We can be sure Voldemort never loved Bellatrix back—his greatest weakness, after all, was his chronic inability to understand love and friendship—but Bellatrix’s death did get a reaction out of him: he screams at “the fall of his last, best lieutenant” and his fury “explode[s] with the force of a bomb.” How that translates into the pair bumping uglies at one point (did…did he even have an ugly?) is left to the reader’s imagination. It was never explicitly ruled out.
But more than issues of canonicity, perhaps the root of fans’ dissatisfaction over this fanfic-wannabe turn is that, really, Delphi is sort of a lame villain—at least in print. She takes advantage of a schoolboy’s crush, leaves secrets literally written on the walls of her room, murders a character we’ve barely heard of, and instantly caves the moment she’s captured. (“Truly pitiful,” stage directions helpfully tell us about her demeanor.)
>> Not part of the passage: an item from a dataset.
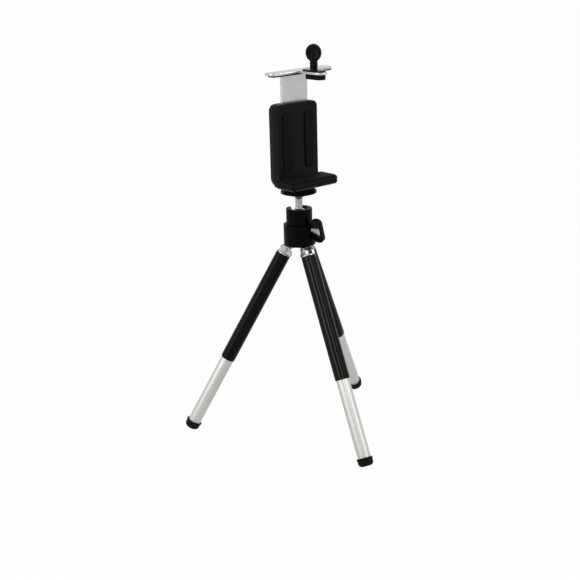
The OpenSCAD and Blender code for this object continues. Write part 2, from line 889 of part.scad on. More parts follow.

Onstage with effects, surely, she’s intimidating. On the page, she’s little more than another angry, lonely kid who feels isolated from where she came from—just like Harry’s son Albus, just like Draco in his Hogwarts years, just like young Tom Riddle. There’s a symmetry to it, but after twenty-odd years of terror from Voldemort and his Death Eaters, some Harry Potter fans might have been hoping for something different this time around.
For now, those hopes have been dashed; Rowling swears (for real for real this time) that Cursed Child is her last story about the Boy Who Lived. But perhaps dipping back into the Voldemort bloodline isn’t proof of unoriginality—maybe it’s just good timing: a tyrannical figure who thrives on fear and exclusion resonates as a villain now more than ever before. And the lessons Harry Potter strives to teach bear repeating.